Apesar do julgamento próprio a ser realizado pelo público e sua determinação sobre o relacionamento de Beck e Joe ser abusivo ou não, “Você” é o primeiro ponto a sair em defesa do personagem. Isto fica claro na entrevista da showrunner do seriado, Sera Gamble, para a revista LifeTime, na qual ela afirma que já tinha noção sobre qual seria o julgamento do público sobre a trama:

“Se você acabou de presenciar um momento fofo em uma livraria, vai querer que eles fiquem juntos. Se você os vê juntos na primeira cena, vai querer que eles fiquem juntos, mesmo depois de ver o que Joe está fazendo”, disse a criadora da série.

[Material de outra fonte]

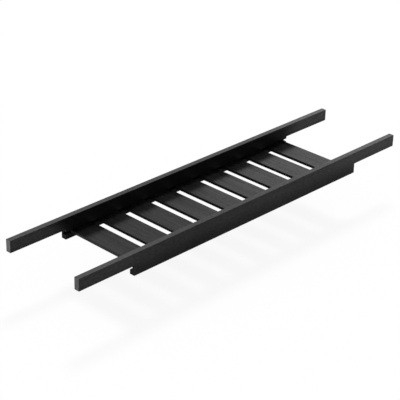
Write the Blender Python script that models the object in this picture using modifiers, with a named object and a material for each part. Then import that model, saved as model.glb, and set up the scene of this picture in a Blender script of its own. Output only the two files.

A impressão passada é de que a série possui a ambição de debater as especificidades de um relacionamento abusivo, porém, não consegue entregar a dimensão devida para as atrocidades cometidas pelo protagonista. Caso bem explorado, este poderia ser um grande ponto para “Você” e um marco para seu público, pois, ao se dirigir para os jovens e adolescentes o ideal seria enfatizar a problemática do comportamento de Joe e o distanciamento necessário do tipo de figura da vida real que este representa.

Mesmo a série terminando de forma bem sugestiva e tendo a segunda temporada confirmada, é bem difícil considerar a sua continuação devido a maior parte dos personagens ter se afastado de Joe e da trama central. Porém, o sucesso da série no streaming deve garantir uma continuação para, ao menos, mais duas temporadas sobre a história de Joe que, apesar de ser apresentada com bons fatores e possuir a ajuda de um ótimo elenco, peca em passar a sua mensagem principal e em dimensionar quão prejudicial é um relacionamento abusivo.